— begin Material shown —

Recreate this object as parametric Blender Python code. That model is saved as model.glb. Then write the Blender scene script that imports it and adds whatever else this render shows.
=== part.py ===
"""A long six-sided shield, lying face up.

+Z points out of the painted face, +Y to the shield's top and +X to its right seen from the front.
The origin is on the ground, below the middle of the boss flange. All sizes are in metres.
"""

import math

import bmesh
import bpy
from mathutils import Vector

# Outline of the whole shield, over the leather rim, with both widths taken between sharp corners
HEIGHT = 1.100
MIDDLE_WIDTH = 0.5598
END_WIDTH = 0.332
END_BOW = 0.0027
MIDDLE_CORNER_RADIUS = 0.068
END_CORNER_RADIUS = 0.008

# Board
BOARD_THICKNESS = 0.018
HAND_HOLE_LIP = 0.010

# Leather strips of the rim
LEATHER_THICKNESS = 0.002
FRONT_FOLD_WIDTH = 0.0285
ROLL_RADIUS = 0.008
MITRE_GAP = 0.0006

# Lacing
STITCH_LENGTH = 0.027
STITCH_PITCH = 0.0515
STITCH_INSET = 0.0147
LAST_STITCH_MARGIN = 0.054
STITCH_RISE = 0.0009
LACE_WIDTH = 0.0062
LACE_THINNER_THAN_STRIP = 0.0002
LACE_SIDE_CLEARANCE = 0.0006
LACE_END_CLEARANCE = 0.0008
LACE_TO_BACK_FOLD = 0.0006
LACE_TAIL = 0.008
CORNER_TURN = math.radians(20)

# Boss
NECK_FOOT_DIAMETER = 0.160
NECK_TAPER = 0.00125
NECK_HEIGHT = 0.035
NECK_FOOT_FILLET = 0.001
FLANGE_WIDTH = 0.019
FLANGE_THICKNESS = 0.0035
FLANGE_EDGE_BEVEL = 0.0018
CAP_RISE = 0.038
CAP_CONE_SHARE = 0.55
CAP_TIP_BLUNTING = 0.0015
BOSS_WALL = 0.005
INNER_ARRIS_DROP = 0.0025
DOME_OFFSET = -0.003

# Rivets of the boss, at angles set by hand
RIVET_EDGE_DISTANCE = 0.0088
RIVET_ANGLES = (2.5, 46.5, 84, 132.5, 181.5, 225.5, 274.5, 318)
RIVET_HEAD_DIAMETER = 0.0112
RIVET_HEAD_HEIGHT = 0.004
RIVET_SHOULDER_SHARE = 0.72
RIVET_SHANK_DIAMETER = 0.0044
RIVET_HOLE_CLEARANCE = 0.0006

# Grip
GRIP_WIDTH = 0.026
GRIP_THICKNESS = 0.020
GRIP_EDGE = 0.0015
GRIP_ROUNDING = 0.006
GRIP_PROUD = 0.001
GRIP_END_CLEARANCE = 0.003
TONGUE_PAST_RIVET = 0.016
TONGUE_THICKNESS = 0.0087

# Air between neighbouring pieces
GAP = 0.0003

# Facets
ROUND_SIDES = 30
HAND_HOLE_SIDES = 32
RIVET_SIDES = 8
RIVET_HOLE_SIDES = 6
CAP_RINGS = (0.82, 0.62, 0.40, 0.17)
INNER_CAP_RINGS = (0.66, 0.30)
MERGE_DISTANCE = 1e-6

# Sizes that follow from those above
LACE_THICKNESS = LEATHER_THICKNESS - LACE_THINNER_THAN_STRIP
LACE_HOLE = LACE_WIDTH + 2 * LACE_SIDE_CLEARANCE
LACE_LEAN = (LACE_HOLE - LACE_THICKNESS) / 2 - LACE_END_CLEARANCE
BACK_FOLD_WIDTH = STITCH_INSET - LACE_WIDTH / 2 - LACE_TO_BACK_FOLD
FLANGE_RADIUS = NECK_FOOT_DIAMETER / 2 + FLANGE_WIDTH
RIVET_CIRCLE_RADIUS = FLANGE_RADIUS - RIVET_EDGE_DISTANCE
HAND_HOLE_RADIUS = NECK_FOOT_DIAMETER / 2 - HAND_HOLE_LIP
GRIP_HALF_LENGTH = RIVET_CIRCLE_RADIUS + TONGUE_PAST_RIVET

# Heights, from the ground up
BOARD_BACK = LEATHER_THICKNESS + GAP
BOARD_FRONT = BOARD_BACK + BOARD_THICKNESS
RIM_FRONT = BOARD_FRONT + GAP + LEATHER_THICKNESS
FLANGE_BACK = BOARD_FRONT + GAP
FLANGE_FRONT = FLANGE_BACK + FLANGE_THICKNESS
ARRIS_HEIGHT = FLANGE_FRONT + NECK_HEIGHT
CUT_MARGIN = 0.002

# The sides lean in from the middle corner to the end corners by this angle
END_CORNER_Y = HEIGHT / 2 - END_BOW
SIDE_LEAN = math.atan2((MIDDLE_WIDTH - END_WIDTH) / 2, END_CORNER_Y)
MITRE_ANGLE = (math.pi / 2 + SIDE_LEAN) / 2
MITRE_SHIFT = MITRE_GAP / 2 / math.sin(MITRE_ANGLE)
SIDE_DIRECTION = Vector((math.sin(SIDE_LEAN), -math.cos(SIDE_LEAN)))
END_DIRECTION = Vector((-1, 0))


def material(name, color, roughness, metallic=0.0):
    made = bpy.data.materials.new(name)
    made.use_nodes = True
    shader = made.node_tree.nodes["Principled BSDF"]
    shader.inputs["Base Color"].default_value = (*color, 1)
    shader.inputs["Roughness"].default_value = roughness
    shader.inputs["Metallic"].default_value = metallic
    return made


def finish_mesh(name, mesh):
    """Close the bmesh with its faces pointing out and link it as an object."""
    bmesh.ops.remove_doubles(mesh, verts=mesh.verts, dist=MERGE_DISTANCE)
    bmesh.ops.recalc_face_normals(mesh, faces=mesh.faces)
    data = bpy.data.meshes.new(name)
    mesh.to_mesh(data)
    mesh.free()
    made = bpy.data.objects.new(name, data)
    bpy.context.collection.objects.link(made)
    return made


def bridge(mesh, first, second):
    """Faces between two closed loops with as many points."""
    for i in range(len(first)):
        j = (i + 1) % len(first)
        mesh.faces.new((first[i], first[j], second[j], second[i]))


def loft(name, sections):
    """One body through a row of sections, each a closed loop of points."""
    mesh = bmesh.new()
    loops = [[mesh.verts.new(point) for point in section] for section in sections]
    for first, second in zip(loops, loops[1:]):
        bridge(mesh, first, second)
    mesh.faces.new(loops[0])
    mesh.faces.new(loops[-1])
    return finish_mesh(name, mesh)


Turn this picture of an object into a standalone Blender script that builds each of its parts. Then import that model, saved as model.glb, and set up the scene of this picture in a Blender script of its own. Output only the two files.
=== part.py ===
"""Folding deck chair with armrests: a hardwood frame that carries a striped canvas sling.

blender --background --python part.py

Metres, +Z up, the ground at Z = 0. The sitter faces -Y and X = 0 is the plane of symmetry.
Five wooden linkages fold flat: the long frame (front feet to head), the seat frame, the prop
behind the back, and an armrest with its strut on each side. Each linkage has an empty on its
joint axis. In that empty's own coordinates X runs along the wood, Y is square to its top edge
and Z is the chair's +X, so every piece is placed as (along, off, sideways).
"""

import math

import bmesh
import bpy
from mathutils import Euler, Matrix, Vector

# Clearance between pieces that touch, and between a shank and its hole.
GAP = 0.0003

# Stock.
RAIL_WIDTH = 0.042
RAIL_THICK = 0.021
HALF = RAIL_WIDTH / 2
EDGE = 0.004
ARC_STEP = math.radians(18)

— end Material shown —

- _Do this_
Give every line of the material that includes the string "script".

- _Solved exercise_
Recreate this object as parametric Blender Python code. That model is saved as model.glb. Then write the Blender scene script that imports it and adds whatever else this render shows.
Turn this picture of an object into a standalone Blender script that builds each of its parts. Then import that model, saved as model.glb, and set up the scene of this picture in a Blender script of its own. Output only the two files.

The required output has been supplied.